Timothy Head has posted statements on the FAF website condemning the FBI raid on Mar A Lago and a September 2nd condemnation of Pres. Joe Biden’s speech calling for Americans to save democracy as “the most politically divisive address this country has ever heard.” It also posted a Federalist Society article praising former Pres. Donald Trump’s “double win” court ruling on a special master.

On FAF’s page soliciting donations, the pitch invoked the 2020 elections: “Without FAITH & FREEDOM, it would have been a blowout for the Left. Thanks to the support from many patriots, we were able to: Conduct 5.2 MILLION Personal HOME VISITS in the key battleground states…Phone more than 25 MILLION Christians to make sure they voted.”

Today, Reed’s FAF claims a database of 46 million voters. Trump has regaled evangelical audiences by telling them how he forged a relationship with Reed by phoning him in 2011 to seek advice on getting white conservative evangelical votes. And 2024 GOP presidential hopefuls still consider its support essential: When FAF had a Nashville summit in June, Trump, former U.N. Ambassador Nikki Haley, Send. Tim Scott (R-SC) and Sen. Rick Scott (R-FL) gave speeches explaining how they would rescue America.

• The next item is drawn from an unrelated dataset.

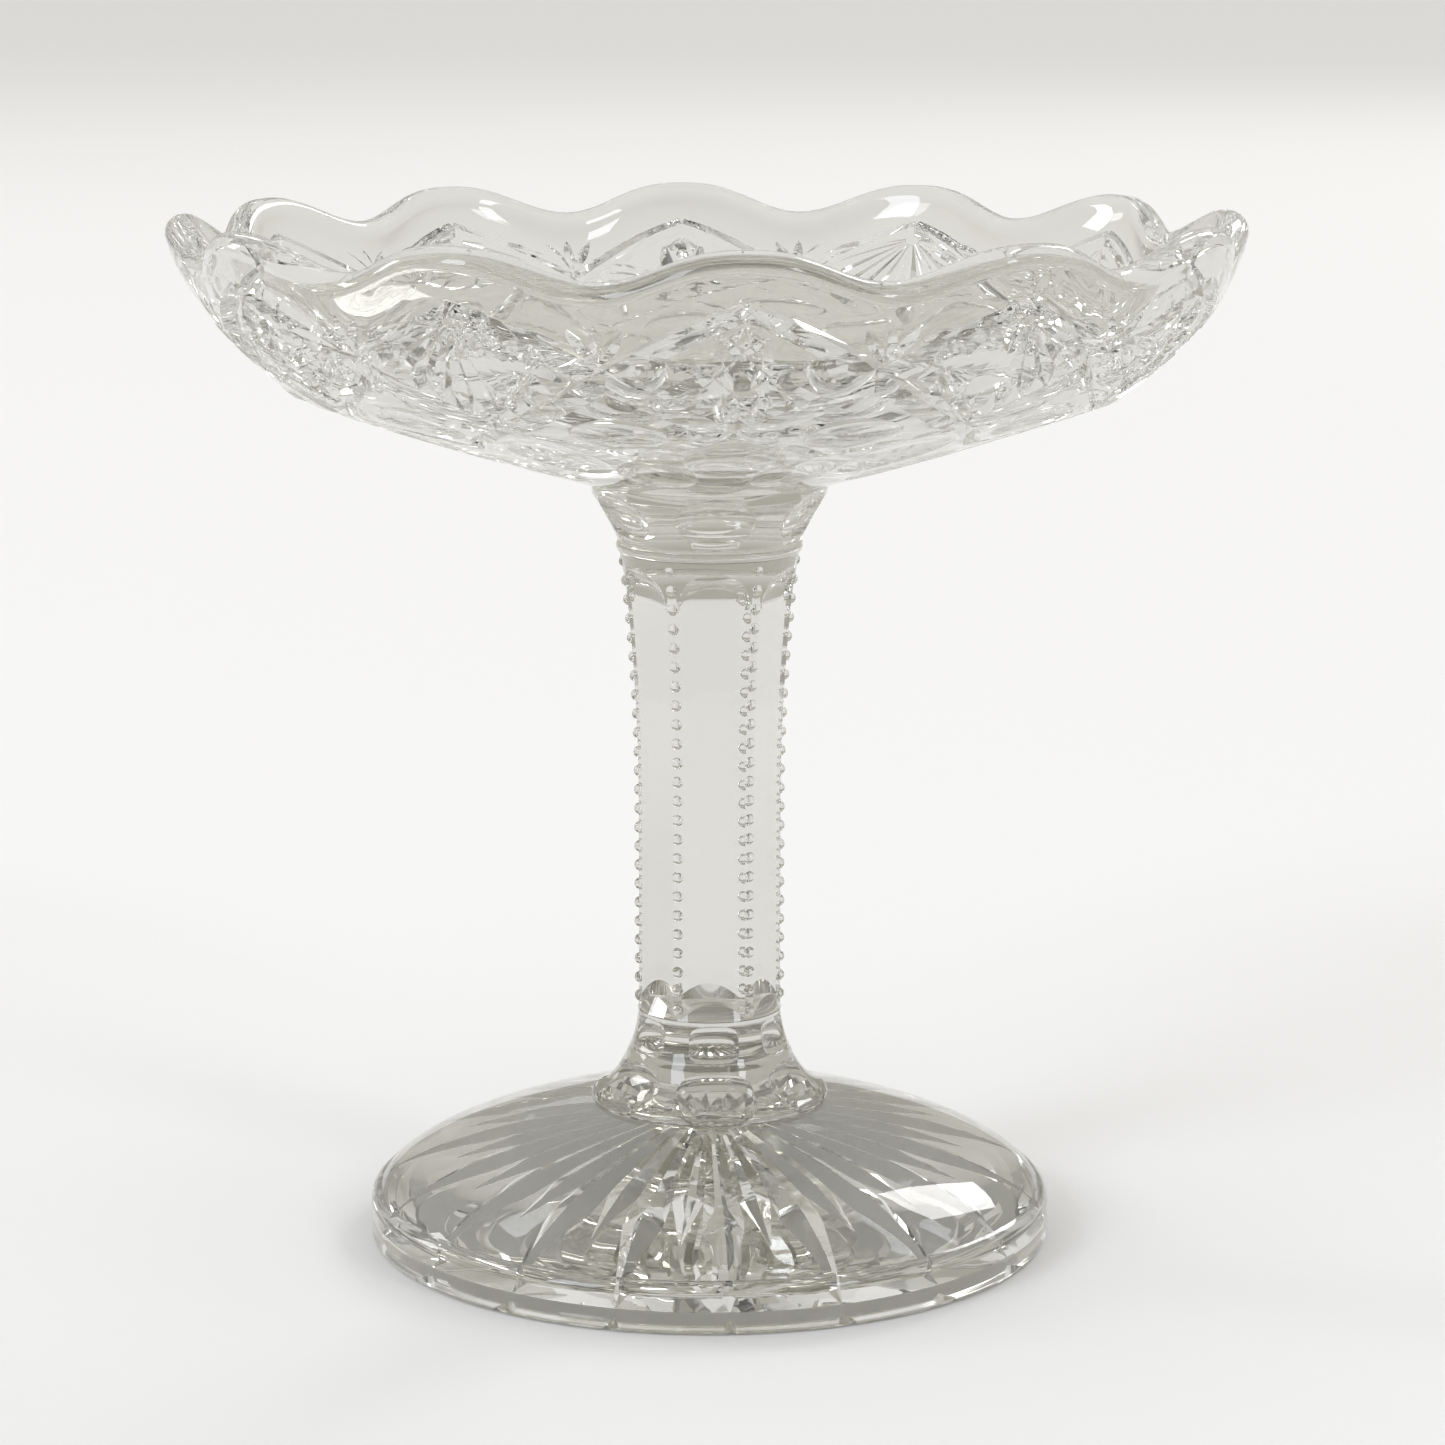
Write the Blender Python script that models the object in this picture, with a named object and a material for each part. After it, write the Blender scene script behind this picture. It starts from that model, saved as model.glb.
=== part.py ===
"""A footed dish of clear pressed glass, in metres, +Z up.

Five pressings of glass are stuck together hot, one above another: a rayed foot, a lower collar,
a six-sided stem, an upper collar and a shallow bowl with twelve scallops. The origin is on the
surface that the foot rests on, under the stem's axis. The middle of a scallop and a flat side of
the stem face -Y. An outline is a list of (radius, height) points.
"""
import math

import bmesh
import bpy

# Whole dish
HEIGHT = 0.106
SEAM_GAP = 0.0003
COLUMNS = 96
COLLAR_COLUMNS = 48
MERGE_DISTANCE = 1e-6
SHARP_ANGLE = math.radians(35)

# Bowl: these heights are measured down from the crests of the scallops
SCALLOPS = 12
LIP_RADIUS = 0.0018
RIM_RADIUS = 0.0544
WALL_BULGE = (0.0528, -0.0088)
SHOULDER = (0.0421, -0.0177)
UNDERSIDE_BULGE = (0.0252, -0.0238)
BOWL_SEAT = (0.0122, -0.0271)
INNER_WALL_BULGE = (0.0492, -0.0078)
INNER_SHOULDER = (0.0390, -0.0146)
INNER_FLOOR_BULGE = (0.0240, -0.0214)
INNER_FLOOR_DEPTH = -0.0214
NOTCH_DROP = 0.0031
NOTCH_INSET = 0.0022
NOTCH_SHARPNESS = 1.3
NOTCH_FADE = 0.0130

# Upper collar
UPPER_SEAT_RADIUS = 0.0118
UPPER_SEAT_EDGE = 0.0012
UPPER_TAPER_BULGE = (0.0110, 0.0036)
UPPER_BEAD = 0.0006
UPPER_TAPER_START = 0.0014

# Stem
SIDES = 6
STEM_TOP = 0.0715
STEM_TOP_RADIUS = 0.0092
STEM_WAIST = 0.0460
STEM_WAIST_RADIUS = 0.0076
STEM_FLARE = 0.0135
STEM_BOTTOM = 0.0240
STEM_CORNER_WIDTH = 0.0011
STEM_LEVELS = 8

# Lower collar: these heights are measured up from its underside
LOWER_SEAT_RADIUS = 0.0124
LOWER_ROLL = 0.0012
LOWER_FLARE_START = (0.0115, 0.0022)
LOWER_FLARE_BULGE = (0.0083, 0.0032)
THUMBPRINT_DEPTH = 0.0008

# Foot
RAYS = 18
FOOT_COLUMNS = 108
FOOT_RADIUS = 0.0354
FOOT_CHAMFER = 0.0008
FOOT_EDGE_TOP = 0.0054
FOOT_EDGE_ROUND = 0.0016
FOOT_TOP_START = (0.0340, 0.0057)
FOOT_TOP_BULGE = (0.0305, 0.0095)
FOOT_SEAT = (0.0122, 0.0142)
STANDING_RING = 0.0308
RECESS_RISE = 0.0015
RECESS_BULGE = (0.0200, 0.0046)
RECESS_CENTRE = (0.0050, 0.0076)
RAY_DEPTH = 0.0016

GLASS_COLOUR = (0.80, 0.80, 0.77, 1.0)
GLASS_ROUGHNESS = 0.03


def clear_scene():
    """Remove whatever the scene already holds."""
    for thing in list(bpy.data.objects):
        bpy.data.objects.remove(thing, do_unlink=True)


def glass(name):
    """Clear glass of one piece."""
    material = bpy.data.materials.new(name + "_glass")
    material.use_nodes = True
    shader = material.node_tree.nodes["Principled BSDF"]
    shader.inputs["Base Color"].default_value = GLASS_COLOUR
    shader.inputs["Roughness"].default_value = GLASS_ROUGHNESS
    shader.inputs["Metallic"].default_value = 0.0
    shader.inputs["Transmission Weight"].default_value = 1.0
    return material


def curve(start, bulge, end, steps):
    """Points of a quadratic curve from start to end, pulled towards bulge."""
    points = []
    for step in range(steps + 1):
        t = step / steps
        weights = ((1 - t) ** 2, 2 * t * (1 - t), t ** 2)
        corners = (start, bulge, end)
        radius = sum(weight * corner[0] for weight, corner in zip(weights, corners))
        height = sum(weight * corner[1] for weight, corner in zip(weights, corners))
        points.append((radius, height))
    return points


def arc(centre, size, first, last, steps):
    """Points of an arc of the given radius between two angles in degrees."""
    points = []
    for step in range(steps + 1):
        angle = math.radians(first + (last - first) * step / steps)
        points.append((centre[0] + size * math.cos(angle), centre[1] + size * math.sin(angle)))
    return points


def lift(points, base):
    """Raise an outline that is measured from base."""
    return [(radius, height + base) for radius, height in points]


def spin(outline, columns):
    """Turn an outline, which runs from axis to axis, about Z."""
    bm = bmesh.new()
    verts = [bm.verts.new((radius, 0.0, height)) for radius, height in outline]
    edges = [bm.edges.new(pair) for pair in zip(verts, verts[1:])]
    bmesh.ops.spin(bm, geom=verts + edges, cent=(0, 0, 0), axis=(0, 0, 1),
                   angle=2 * math.pi, steps=columns, use_merge=True)
    bmesh.ops.remove_doubles(bm, verts=bm.verts, dist=MERGE_DISTANCE)
    bmesh.ops.recalc_face_normals(bm, faces=bm.faces)
    return bm


def finish(bm, name):
    """Turn a bmesh into a smooth-shaded object of glass."""
    mesh = bpy.data.meshes.new(name)
    bm.to_mesh(mesh)
    bm.free()
    mesh.shade_smooth()
    mesh.set_sharp_from_angle(angle=SHARP_ANGLE)
    mesh.materials.append(glass(name))
    piece = bpy.data.objects.new(name, mesh)
    bpy.context.scene.collection.objects.link(piece)


def reach(vert):
    """Distance of a point from the axis."""
    return math.hypot(vert.co.x, vert.co.y)


def wave(vert, count):
    """Run from 1 at the front to 0 half a repeat further round, count times in a turn."""
    return (1 + math.cos(count * math.atan2(vert.co.x, -vert.co.y))) / 2


def draw_in(vert, distance):
    """Move a point towards the axis, unless it is on it."""
    if reach(vert) > MERGE_DISTANCE:
        factor = 1 - distance / reach(vert)
        vert.co.x *= factor
        vert.co.y *= factor


def make_bowl():
    """Shallow bowl: a rounded lip, a flared wall, a shoulder and a low underside."""
    lip = (RIM_RADIUS - LIP_RADIUS, -LIP_RADIUS)
    inside = (lip[0] - LIP_RADIUS, lip[1])
    outline = [(0.0, BOWL_SEAT[1])]
    outline += curve(BOWL_SEAT, UNDERSIDE_BULGE, SHOULDER, 5)
    outline += curve(SHOULDER, WALL_BULGE, (RIM_RADIUS, lip[1]), 5)[1:]
    outline += arc(lip, LIP_RADIUS, 0, 180, 4)[1:]
    outline += curve(inside, INNER_WALL_BULGE, INNER_SHOULDER, 4)[1:]
    outline += curve(INNER_SHOULDER, INNER_FLOOR_BULGE, (0.0, INNER_FLOOR_DEPTH), 5)[1:]
    bm = spin(outline, COLUMNS)
    for vert in bm.verts:
        fade = 1 + min(0.0, vert.co.z - lip[1]) / NOTCH_FADE
        vert.co.z += HEIGHT
        if fade > 0:
            notch = fade * (1 - wave(vert, SCALLOPS)) ** NOTCH_SHARPNESS
            vert.co.z -= NOTCH_DROP * notch
            draw_in(vert, NOTCH_INSET * notch)
    finish(bm, "bowl")


def press_thumbprints(bm, low, high):
    """Hollow one thumbprint into each side of a collar, deepest half way up it."""
    for vert in bm.verts:
        rise = (vert.co.z - low) / (high - low)
        if 0 < rise < 1:
            depth = THUMBPRINT_DEPTH * math.sin(math.pi * rise)
            draw_in(vert, depth * wave(vert, SIDES))


def make_upper_collar():
    """Wafer between the stem and the bowl: a fine bead below and a widening taper above."""
    bottom = STEM_TOP + SEAM_GAP
    top = HEIGHT + BOWL_SEAT[1] - SEAM_GAP
    taper_start = bottom + UPPER_TAPER_START
    bulge = (UPPER_TAPER_BULGE[0], bottom + UPPER_TAPER_BULGE[1])
    outline = [(0.0, bottom)]
    outline += arc((STEM_TOP_RADIUS, bottom + UPPER_BEAD), UPPER_BEAD, -90, 30, 3)
    outline += curve((STEM_TOP_RADIUS, taper_start), bulge,
                     (UPPER_SEAT_RADIUS, top - UPPER_SEAT_EDGE), 5)
    outline += [(UPPER_SEAT_RADIUS, top), (0.0, top)]
    bm = spin(outline, COLLAR_COLUMNS)
    press_thumbprints(bm, taper_start, top)
    finish(bm, "upper_collar")


def make_stem():
    """Six-sided stem, flared at the top, with a narrow flat along each corner."""
    flare_bulge = (STEM_WAIST_RADIUS, STEM_TOP - STEM_FLARE)
    profile = curve((STEM_TOP_RADIUS, STEM_TOP), flare_bulge,
                    (STEM_WAIST_RADIUS, STEM_WAIST), STEM_LEVELS)
    profile.append((STEM_WAIST_RADIUS, STEM_BOTTOM))
    bm = bmesh.new()
    ring = []
    for corner in range(SIDES):
        angle = 2 * math.pi * corner / SIDES
        place = (STEM_TOP_RADIUS * math.cos(angle), STEM_TOP_RADIUS * math.sin(angle), STEM_TOP)
        ring.append(bm.verts.new(place))
    end = bm.faces.new(ring)
    for radius, height in profile[1:]:
        grown = bmesh.ops.extrude_face_region(bm, geom=[end])["geom"]
        bmesh.ops.delete(bm, geom=[end], context="FACES_ONLY")
        end = next(item for item in grown if isinstance(item, bmesh.types.BMFace))
        for vert in end.verts:
            draw_in(vert, reach(vert) - radius)
            vert.co.z = height
    bmesh.ops.contextual_create(bm, geom=ring)
    corners = [edge for edge in bm.edges
               if abs(edge.verts[0].co.z - edge.verts[1].co.z) > MERGE_DISTANCE]
    bmesh.ops.bevel(bm, geom=corners, offset=STEM_CORNER_WIDTH / 2, segments=1, affect="EDGES")
    bmesh.ops.recalc_face_normals(bm, faces=bm.faces)
    finish(bm, "stem")


def make_lower_collar():
    """Wafer between the stem and the foot: a rolled edge below and a throat above."""
    top = STEM_BOTTOM - SEAM_GAP
    bottom = FOOT_SEAT[1] + SEAM_GAP
    roll_centre = (LOWER_SEAT_RADIUS - LOWER_ROLL, LOWER_ROLL)
    outline = [(0.0, bottom)]
    outline += lift(arc(roll_centre, LOWER_ROLL, -80, 50, 4), bottom)
    outline += curve((LOWER_FLARE_START[0], LOWER_FLARE_START[1] + bottom),
                     (LOWER_FLARE_BULGE[0], LOWER_FLARE_BULGE[1] + bottom),
                     (STEM_WAIST_RADIUS, top), 5)
    outline.append((0.0, top))
    bm = spin(outline, COLLAR_COLUMNS)
    press_thumbprints(bm, bottom + LOWER_ROLL, top)
    finish(bm, "lower_collar")


def make_foot():
    """Domed foot that stands on a flat ring, with a star of rays pressed up into it."""
    edge_centre = (FOOT_RADIUS - FOOT_EDGE_ROUND, FOOT_EDGE_TOP - FOOT_EDGE_ROUND)
    outline = [(0.0, RECESS_CENTRE[1])]
    outline += curve(RECESS_CENTRE, RECESS_BULGE, (STANDING_RING, RECESS_RISE), 5)
    outline += [(STANDING_RING, 0.0), (FOOT_RADIUS - FOOT_CHAMFER, 0.0)]
    outline += [(FOOT_RADIUS, FOOT_CHAMFER)]
    outline += arc(edge_centre, FOOT_EDGE_ROUND, 0, 70, 2)
    outline += curve(FOOT_TOP_START, FOOT_TOP_BULGE, FOOT_SEAT, 4)
    outline.append((0.0, FOOT_SEAT[1]))
    bm = spin(outline, FOOT_COLUMNS)
    for vert in bm.verts:
        underneath = vert.co.z < FOOT_SEAT[1] * (1 - reach(vert) / FOOT_RADIUS)
        along = (reach(vert) - RECESS_CENTRE[0]) / (STANDING_RING - RECESS_CENTRE[0])
        if underneath and 0 < along < 1:
            vert.co.z += RAY_DEPTH * wave(vert, RAYS) * math.sin(math.pi * along)
    finish(bm, "foot")


clear_scene()
make_foot()
make_lower_collar()
make_stem()
make_upper_collar()
make_bowl()
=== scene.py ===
"""Looks of a footed dish of clear pressed glass: each piece of glass is modelled again at full
detail round the CAD frame, then lit in a pale studio. Sizes are in metres."""
import math
import bmesh
import bpy
import numpy as np
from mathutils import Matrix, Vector


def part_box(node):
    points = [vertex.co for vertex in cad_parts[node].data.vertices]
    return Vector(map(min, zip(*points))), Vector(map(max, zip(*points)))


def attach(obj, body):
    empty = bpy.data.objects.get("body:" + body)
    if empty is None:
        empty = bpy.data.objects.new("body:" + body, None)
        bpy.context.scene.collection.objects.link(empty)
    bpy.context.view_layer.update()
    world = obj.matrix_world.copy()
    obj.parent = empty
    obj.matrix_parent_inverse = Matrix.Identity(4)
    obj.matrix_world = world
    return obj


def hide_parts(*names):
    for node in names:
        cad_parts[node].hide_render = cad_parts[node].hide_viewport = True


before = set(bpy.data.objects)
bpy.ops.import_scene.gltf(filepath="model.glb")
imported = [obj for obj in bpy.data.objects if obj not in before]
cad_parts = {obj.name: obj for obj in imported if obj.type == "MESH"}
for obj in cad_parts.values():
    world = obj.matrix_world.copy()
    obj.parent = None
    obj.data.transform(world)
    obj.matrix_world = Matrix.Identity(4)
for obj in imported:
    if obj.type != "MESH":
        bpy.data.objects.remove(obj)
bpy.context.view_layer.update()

MM = 0.001

# ---------------------------------------------------------------- sizes from the frame
BOWL_LOW, BOWL_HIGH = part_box("bowl")
STEM_LOW, STEM_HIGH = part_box("stem")
UPPER_LOW, UPPER_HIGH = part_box("upper_collar")
LOWER_LOW, LOWER_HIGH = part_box("lower_collar")
FOOT_LOW, FOOT_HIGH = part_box("foot")

CREST = BOWL_HIGH.z
RIM_RADIUS = BOWL_HIGH.x
FUSE = 0.03 * MM                      # how far fused pieces run into each other at a seam
SEAT = (BOWL_LOW.z + UPPER_HIGH.z) / 2
STEM_TOP = (UPPER_LOW.z + STEM_HIGH.z) / 2
STEM_FOOT = (STEM_LOW.z + LOWER_HIGH.z) / 2
FOOT_SEAT = (LOWER_LOW.z + FOOT_HIGH.z) / 2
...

In July, Reed broadly outlined his strategy of using laws related to minors who identify as transgender to grow alliances between white evangelicals and Black and Latino churchgoers.

“They really, really play and resonate powerfully in these minority communities," he told NPR. "Not among everybody, but it would be a minimum of 25 percent in the Black community, and it would probably be a minimum 30 percent in the Hispanic community."

Longtime Trump supporter and conservative activist, the late Foster Friess, founded Outriders. His organization has launched Harmony Meals for Black and white churches to feast together and find similar interests and goals.